— Begin ENTRIES SUPPLIED —

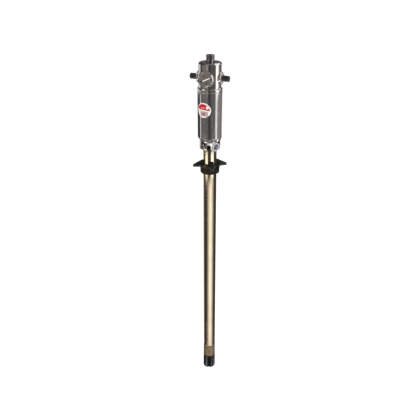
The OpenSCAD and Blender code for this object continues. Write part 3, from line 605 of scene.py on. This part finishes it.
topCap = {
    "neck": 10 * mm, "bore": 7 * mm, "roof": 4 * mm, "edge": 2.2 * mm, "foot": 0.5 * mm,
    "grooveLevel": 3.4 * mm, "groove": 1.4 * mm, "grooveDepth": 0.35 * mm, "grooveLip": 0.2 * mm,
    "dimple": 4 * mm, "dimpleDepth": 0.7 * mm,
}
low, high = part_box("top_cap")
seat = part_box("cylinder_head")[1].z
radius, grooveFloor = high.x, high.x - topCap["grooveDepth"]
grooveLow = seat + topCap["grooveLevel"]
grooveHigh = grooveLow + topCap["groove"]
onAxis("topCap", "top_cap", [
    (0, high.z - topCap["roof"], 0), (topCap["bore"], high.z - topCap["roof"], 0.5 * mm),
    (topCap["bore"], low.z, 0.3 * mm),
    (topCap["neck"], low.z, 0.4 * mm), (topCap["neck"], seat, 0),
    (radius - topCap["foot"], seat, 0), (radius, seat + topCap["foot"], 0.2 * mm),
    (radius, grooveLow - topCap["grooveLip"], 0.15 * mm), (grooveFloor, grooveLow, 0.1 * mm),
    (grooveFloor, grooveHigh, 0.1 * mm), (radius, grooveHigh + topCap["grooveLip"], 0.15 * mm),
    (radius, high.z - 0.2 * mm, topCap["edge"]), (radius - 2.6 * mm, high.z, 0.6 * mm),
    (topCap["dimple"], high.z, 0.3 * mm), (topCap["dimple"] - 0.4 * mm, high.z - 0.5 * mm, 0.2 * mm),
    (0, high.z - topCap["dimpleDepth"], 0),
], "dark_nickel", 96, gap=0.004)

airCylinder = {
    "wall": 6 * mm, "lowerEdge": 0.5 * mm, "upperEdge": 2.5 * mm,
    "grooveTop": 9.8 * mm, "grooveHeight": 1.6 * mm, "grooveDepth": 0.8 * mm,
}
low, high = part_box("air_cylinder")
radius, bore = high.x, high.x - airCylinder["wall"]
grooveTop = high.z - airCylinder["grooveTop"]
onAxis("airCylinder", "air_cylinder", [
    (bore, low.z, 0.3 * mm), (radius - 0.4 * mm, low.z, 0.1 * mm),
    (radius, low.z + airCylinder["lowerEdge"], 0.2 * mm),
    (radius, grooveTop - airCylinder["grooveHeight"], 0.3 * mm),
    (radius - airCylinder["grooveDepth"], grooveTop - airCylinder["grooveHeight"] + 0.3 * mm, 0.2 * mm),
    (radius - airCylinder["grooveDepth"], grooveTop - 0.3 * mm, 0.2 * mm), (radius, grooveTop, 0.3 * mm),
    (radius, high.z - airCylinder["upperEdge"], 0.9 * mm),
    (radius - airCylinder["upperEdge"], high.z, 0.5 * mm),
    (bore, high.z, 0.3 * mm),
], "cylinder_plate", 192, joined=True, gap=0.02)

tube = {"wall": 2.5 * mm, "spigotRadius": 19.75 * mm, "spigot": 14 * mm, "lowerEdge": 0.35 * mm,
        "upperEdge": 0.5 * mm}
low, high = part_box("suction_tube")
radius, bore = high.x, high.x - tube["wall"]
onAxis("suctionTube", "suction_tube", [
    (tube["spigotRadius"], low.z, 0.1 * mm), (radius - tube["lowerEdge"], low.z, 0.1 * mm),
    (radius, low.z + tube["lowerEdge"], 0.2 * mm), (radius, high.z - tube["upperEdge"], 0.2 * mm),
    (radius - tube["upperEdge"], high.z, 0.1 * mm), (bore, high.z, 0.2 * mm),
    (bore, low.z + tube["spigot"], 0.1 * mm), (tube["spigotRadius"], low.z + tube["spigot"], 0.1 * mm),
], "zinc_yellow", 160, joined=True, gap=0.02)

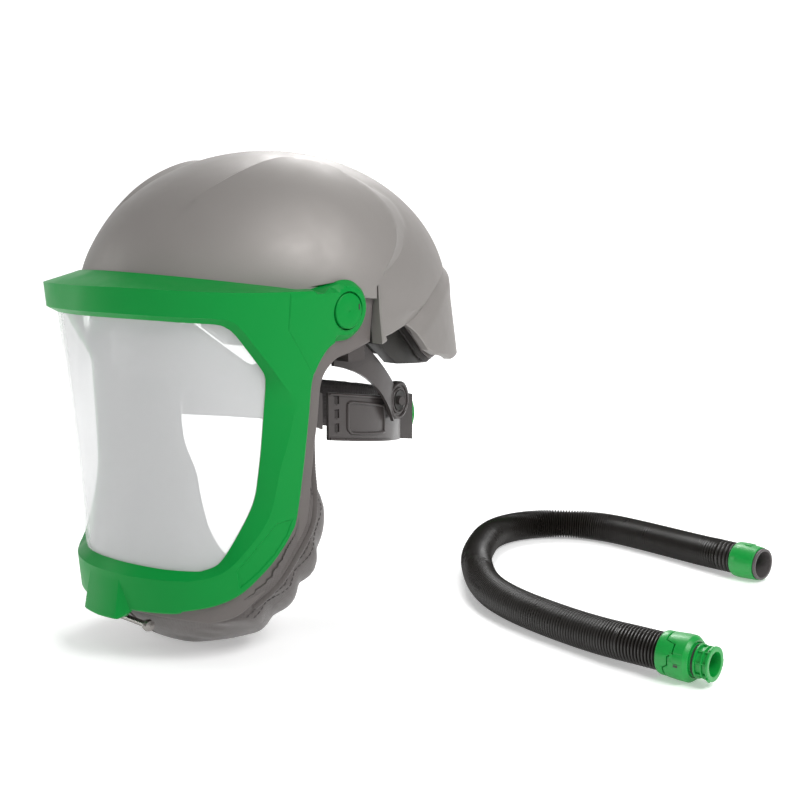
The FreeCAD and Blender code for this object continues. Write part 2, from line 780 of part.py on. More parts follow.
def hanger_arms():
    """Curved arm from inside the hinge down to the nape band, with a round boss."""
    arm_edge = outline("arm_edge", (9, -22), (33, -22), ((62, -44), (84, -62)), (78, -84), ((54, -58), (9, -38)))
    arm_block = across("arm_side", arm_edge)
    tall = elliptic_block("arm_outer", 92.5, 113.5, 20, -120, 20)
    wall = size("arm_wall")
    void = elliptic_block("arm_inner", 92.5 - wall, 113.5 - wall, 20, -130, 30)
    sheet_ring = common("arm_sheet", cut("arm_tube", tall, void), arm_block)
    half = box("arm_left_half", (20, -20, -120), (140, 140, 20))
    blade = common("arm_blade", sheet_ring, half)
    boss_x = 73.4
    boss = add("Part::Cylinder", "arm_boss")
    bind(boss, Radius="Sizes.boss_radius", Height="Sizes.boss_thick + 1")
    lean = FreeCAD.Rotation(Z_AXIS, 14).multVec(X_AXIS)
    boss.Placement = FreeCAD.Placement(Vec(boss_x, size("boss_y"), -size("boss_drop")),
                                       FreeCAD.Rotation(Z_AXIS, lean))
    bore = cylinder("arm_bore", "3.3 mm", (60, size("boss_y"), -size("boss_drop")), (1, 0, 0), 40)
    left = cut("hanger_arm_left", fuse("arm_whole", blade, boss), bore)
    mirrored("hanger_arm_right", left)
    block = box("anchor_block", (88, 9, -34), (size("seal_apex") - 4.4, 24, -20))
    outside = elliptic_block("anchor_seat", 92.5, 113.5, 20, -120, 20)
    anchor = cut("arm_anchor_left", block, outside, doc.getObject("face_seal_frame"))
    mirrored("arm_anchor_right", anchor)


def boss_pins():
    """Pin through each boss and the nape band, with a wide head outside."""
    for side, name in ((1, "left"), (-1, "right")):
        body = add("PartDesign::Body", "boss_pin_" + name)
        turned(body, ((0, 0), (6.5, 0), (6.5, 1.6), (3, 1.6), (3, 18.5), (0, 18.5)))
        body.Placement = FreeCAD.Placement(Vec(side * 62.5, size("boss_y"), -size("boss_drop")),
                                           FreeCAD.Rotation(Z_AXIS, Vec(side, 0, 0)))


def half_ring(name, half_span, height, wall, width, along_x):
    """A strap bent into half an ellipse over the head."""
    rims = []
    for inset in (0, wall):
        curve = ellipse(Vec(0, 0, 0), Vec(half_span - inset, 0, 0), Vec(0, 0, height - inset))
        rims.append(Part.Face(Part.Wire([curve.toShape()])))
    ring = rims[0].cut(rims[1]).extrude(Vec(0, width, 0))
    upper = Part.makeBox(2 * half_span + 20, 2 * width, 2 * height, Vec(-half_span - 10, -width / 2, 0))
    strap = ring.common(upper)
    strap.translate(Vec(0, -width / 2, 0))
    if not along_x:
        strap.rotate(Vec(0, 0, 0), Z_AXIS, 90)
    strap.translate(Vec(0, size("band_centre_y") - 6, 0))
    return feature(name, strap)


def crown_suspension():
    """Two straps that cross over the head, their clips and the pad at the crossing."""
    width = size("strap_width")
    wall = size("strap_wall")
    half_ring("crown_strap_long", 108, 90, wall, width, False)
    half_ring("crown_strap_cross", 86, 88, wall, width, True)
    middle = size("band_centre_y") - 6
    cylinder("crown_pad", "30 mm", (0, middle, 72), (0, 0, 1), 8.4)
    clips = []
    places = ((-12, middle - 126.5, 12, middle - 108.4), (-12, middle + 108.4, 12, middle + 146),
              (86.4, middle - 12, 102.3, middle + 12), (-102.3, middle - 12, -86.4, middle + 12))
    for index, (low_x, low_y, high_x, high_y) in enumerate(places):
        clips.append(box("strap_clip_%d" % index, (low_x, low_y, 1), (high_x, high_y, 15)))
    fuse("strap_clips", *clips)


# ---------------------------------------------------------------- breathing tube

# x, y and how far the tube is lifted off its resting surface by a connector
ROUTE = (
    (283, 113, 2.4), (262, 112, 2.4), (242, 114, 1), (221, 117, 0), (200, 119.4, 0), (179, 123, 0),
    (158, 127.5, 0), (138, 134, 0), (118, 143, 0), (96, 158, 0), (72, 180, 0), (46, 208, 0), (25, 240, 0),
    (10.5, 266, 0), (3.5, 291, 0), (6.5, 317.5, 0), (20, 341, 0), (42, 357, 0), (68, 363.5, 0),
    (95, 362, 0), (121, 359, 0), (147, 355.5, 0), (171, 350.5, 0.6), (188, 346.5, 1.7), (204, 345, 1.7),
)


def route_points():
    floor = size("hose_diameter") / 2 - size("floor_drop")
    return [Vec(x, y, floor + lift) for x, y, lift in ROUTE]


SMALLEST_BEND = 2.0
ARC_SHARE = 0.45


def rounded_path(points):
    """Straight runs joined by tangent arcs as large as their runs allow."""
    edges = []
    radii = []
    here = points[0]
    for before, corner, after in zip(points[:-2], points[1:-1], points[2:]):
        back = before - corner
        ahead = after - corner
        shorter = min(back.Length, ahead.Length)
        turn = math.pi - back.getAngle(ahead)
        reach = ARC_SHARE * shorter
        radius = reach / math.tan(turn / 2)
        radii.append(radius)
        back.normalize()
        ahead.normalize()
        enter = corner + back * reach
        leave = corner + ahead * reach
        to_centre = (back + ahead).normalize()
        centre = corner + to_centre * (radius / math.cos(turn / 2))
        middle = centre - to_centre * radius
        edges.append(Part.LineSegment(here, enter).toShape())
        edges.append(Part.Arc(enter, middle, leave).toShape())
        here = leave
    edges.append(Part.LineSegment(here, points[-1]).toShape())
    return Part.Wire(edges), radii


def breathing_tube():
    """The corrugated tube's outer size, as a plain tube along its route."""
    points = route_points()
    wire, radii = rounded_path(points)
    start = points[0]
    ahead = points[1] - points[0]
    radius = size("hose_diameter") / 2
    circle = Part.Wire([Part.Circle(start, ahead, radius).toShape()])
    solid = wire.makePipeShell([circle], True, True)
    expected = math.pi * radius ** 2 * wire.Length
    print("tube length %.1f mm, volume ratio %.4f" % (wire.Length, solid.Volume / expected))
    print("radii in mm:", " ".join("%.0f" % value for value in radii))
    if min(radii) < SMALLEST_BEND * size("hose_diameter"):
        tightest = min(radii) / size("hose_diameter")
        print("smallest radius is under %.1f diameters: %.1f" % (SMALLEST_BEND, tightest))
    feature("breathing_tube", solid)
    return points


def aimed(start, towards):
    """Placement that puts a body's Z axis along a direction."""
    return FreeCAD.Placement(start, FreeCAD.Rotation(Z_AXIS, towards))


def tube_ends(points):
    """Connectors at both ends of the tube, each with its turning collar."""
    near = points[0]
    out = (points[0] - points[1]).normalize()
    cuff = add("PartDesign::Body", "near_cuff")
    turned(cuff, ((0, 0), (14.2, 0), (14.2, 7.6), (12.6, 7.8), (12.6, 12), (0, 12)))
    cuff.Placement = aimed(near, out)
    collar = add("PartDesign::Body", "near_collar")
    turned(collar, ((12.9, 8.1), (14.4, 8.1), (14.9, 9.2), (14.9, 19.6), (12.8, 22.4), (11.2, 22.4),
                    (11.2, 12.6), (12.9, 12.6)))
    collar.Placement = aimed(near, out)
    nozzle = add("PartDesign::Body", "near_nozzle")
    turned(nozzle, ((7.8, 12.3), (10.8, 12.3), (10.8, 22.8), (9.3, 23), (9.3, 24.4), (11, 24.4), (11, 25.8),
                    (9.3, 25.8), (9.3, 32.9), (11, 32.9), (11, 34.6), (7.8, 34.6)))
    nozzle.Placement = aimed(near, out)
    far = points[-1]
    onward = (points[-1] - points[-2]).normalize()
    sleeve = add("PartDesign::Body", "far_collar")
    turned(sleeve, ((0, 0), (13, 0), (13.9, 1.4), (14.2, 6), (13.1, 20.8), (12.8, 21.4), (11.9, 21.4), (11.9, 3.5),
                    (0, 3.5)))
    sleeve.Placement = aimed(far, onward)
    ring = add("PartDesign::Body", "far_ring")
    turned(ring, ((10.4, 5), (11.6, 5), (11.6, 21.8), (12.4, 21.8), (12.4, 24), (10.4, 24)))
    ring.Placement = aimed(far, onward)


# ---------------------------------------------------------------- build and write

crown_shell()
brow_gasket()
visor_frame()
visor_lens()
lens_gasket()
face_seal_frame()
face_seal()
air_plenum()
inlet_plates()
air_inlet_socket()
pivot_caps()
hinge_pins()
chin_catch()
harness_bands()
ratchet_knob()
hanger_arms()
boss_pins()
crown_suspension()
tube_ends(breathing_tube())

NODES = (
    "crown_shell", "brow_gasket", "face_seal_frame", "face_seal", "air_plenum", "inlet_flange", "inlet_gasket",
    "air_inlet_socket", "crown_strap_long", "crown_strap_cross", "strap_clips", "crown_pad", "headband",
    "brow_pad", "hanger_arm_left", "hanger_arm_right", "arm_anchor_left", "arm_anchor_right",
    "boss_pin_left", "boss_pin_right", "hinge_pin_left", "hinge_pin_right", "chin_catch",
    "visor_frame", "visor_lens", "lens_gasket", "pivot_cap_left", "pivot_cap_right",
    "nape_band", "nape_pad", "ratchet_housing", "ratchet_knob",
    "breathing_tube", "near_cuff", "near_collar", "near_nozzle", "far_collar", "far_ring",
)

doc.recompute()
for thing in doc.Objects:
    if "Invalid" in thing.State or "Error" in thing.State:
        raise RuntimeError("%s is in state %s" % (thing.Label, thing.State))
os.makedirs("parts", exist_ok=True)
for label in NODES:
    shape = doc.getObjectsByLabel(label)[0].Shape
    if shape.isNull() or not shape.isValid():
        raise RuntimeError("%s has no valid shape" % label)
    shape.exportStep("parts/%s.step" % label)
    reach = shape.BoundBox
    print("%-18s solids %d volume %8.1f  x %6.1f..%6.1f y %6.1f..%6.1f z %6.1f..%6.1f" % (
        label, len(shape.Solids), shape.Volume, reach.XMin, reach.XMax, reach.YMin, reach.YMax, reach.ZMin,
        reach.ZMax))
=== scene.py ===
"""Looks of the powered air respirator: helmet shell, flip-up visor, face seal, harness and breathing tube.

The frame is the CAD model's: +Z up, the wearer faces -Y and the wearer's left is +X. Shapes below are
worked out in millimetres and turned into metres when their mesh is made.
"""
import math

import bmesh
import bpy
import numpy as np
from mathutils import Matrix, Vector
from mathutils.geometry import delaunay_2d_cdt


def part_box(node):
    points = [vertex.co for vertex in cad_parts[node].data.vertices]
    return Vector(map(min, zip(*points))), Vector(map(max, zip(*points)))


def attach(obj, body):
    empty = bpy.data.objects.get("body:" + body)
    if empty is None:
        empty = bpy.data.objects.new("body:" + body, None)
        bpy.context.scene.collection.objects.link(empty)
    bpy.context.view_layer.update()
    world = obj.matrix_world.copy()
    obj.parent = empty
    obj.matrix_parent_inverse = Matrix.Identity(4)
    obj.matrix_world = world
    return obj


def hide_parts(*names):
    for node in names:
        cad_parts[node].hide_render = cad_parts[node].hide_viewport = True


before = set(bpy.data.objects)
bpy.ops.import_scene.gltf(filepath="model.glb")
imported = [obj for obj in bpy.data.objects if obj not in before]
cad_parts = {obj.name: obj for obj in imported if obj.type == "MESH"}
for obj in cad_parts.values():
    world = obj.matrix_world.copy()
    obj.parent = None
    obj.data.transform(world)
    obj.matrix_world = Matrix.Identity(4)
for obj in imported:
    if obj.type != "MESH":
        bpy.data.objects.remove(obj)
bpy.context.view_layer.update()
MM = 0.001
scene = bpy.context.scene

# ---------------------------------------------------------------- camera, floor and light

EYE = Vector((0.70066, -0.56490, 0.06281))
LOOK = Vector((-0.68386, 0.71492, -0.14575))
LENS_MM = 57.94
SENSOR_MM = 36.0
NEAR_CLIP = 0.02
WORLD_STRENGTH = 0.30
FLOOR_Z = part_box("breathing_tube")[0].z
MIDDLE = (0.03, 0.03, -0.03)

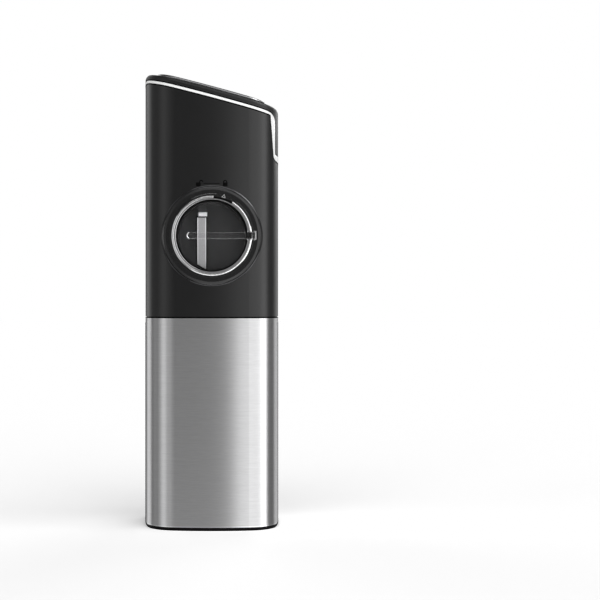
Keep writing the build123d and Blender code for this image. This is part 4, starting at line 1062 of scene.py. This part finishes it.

— End ENTRIES SUPPLIED —

### EXERCISE TASK
In the records above, find the lines containing "before" and copy them.

### WORKED SOLUTION
    for before, corner, after in zip(points[:-2], points[1:-1], points[2:]):
        back = before - corner
before = set(bpy.data.objects)
imported = [obj for obj in bpy.data.objects if obj not in before]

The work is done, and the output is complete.